July 5, 2022
When we went beach camping as kids, I thought living in a tent was the ultimate adventure.
Sand on the canvas floor? Who cares? Mosquitoes? Just get out the mosquito netting. Rain? Break out the tarps and pull down the canvas flaps. Dirt? Well my goodness, a little dirt never hurt anybody.
I thought living in tent was great fun. I could have done it all summer.
Now, decades later, it’s a different story. Ken and I still enjoy camping, but I can only take it for so long. For some reason, tent camping seems to get a little more strenuous with each passing year. Sand, mosquitoes, dirt, rain? You can have it I say to myself after four or five days.
Maybe that’s why the apostle Paul (himself a part-time tentmaker), likened living in these bodies of ours to living in a tent.
A tent is only temporary. We can only take it for so long. And with each passing year, we find living in these bodies of ours more strenuous than the year before.
Aren’t you glad we won’t always be “groaning and burdened” with these patchwork tents of ours, as Paul says in 2 Corinthians 5?
When I think along these lines, Steve Coyle’s story comes to mind. Fit and strong, Steve swam for an hour each morning. One day a diving accident badly bruised his spinal column. He recovered from that mishap, but just three months later had another accident which left him with quadriplegia. Even so, Steve never complained about his disability. He always managed to work in some words of praise to the Lord in all his conversation.

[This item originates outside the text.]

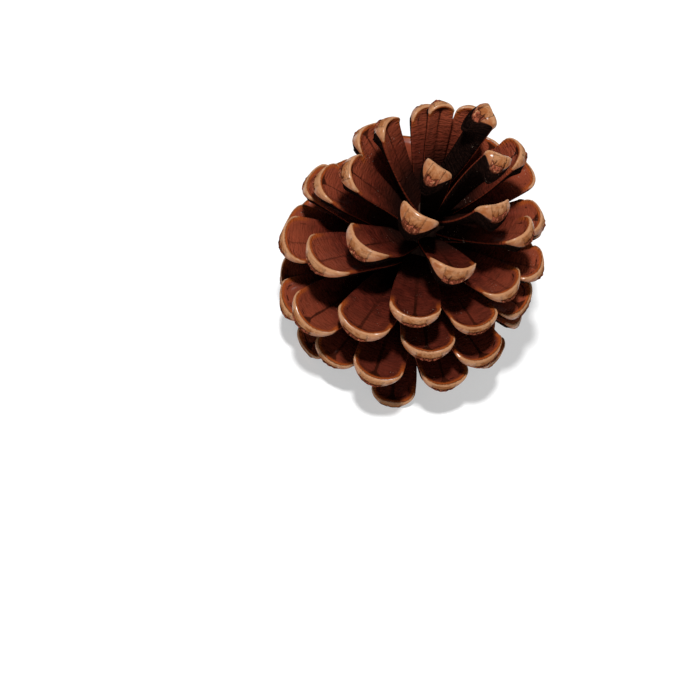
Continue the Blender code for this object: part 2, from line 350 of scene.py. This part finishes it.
def shape_scale(plan, grid, detail):
    """Shapes the slab's points into one scale. Returns the points and the marks that its colours follow."""
    across_share = grid[:, 0]
    along = 1 - (1 - (grid[:, 1] + 1) / 2) ** ROWS_TO_SHIELD
    level = np.sign(grid[:, 2]) * np.abs(grid[:, 2]) ** ROWS_TO_KEEL
    angle = across_share * math.pi / 2
    middle = np.cos(angle)
    half_full = plan["width"] / 2
    luck = detail.random(8)
    reach, side, inside, shoulder = scale_outline(plan, across_share, along, luck)

    blade = ROOT_THICK + (BLADE_THICK - ROOT_THICK) * np.minimum(along * 2, 1)
    swelling = eased((along - SHIELD_START) / (1 - SHIELD_START)) * middle**1.5
    thick = blade + (plan["depth"] - blade) * swelling
    cup = -CUPPED * plan["width"] * np.sin(angle) ** 2 * along**1.5
    edge = np.clip(1 - inside / EDGE_ROUND, 0, 1)
    rounding = EDGE_ROUND * (1 - np.sqrt(np.maximum(1 - edge**2, 0)))
    lip = LIP_HIGH * (1 - eased((inside / MM - 0.2) / (LIP_WIDE - 0.2)))
    lip *= eased((reach - shoulder) / half_full + 0.4)

    fall = np.where(level > 0, KEEL_DOWN * (1 - level), KEEL_DOWN - (1 - KEEL_DOWN) * level)
    leaning = plan["slant"] * thick * swelling
    shield_out, boss, below, aside = shield_relief(plan, side, level, middle, swelling, luck)
    face_down = cup - lip + rounding + face_relief(reach, side, inside, along, luck)
    wall_down = cup - lip + EDGE_ROUND + (thick + lip - 2 * EDGE_ROUND) * fall
    back_ribs = BACK_RIB * np.cos(side / MM * 2.2) * eased(along / 0.3) * eased(inside / MM)
    back_down = cup + thick - rounding + back_ribs

    on_face = level > ON_FLAT
    on_back = level < -ON_FLAT
    on_wall = ~(on_face | on_back)
    down = np.where(on_face, face_down, np.where(on_back, back_down, wall_down))
    back_out = -UNDER_BACK * swelling - leaning
    wall_out = shield_out - leaning * fall
    reach = reach + np.where(on_face, -KEEL_OUT * swelling, np.where(on_back, back_out, wall_out))
    share = reach / plan["length"]
    points = bent_points(plan, share, side, down)

    everywhere = np.ones(len(level))
    crack_first, crack_second = crack_distances(aside, level, luck)
    # Faces towards that side get painted shade: dimmer and less orange, with a stronger rib
    side_shade = max(0.0, math.cos(plan["azimuth"] - math.radians(SHADED_SIDE))) ** 3
    narrow = float(np.clip((NOT_NARROW - plan["width"]) / NARROW_FADES, 0, 1))
    marks = {
        "boss": boss,
        "crease": below,
        "crack_first": crack_first,
        "crack_second": crack_second,
        "dark_side": side_shade * everywhere,
        "inside": np.where(on_wall, 0, inside) / MM,
        "side": side / MM,
        "outward": share,
        "tip": (reach - shoulder) / half_full,
        "level": level,
        "luck": luck[0] * everywhere,
        "narrow": narrow * everywhere,
    }
    over_rim = np.where(on_wall, (thick + lip) * fall, 0)
    grain = np.stack([side / MM, (reach + over_rim) / MM, plan["number"] * GRAIN_STEP * everywhere], axis=1)
    return points, marks, grain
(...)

I wish the story got better from there, but the truth is, Steve then developed cancer. He suffered greatly, and after losing over eighty pounds, went to be with the Lord. How he must have grown weary of his tent!
Shortly before he died, Steve wanted to record some of his thoughts in verse. He entrusted these lines to a nurse friend.
When I looked upon the days gone past,
I’d thought this tent was built to last.
For I’d stood it on some rocky ground
where stormy winds couldn’t beat it down.
And with my pride and my own hand,
I put my tent on shifting sand
where pegs pulled loose and my tent did shake,
but I was young and I could take
the unstable world that I was in
I’d just up and move again.
So for many years I went this route,
shifting this old tent about.
Till one cold day when my mind grew clear,
this tent had an end and it might be near.
So with much fear (such a heavy load)
I looked for the One who made this abode.
Yes, the Tentmaker, He’d surely know
where one such rotting tent should go
to have this canvas revitalized,
to have these poles and pegs re-sized.
I went to him on bended knees
begging him, “Oh tentmaker please!
Restore this tent I thought would last,
this canvas house that went so fast.”
He looked at me through loving eyes
and merely pointed to the skies.
“Please don’t grieve over some old tent,
old canvas walls that have been spent.
For this mansion that’s been built by me
will last you for eternity.”
With that assurance, Steve Coyle gladly broke camp and moved on.
For instance, we know that when these bodies of ours are taken down like tents and folded away, they will be replaced by resurrection bodies in heaven—God-made, not handmade—and we’ll never have to relocate our “tents” again.
2 Corinthians 5:1-3, The Message
Taking down a tent after a week of camping is a prospect as happy as setting it up at the beginning of the week. The adventure may have been fun, but a hot shower awaits! And a real bed with clean sheets and all the comforts of home. Take some time to ponder the comforts of your eternal home—waiting for you as soon as you set aside this temporary tent.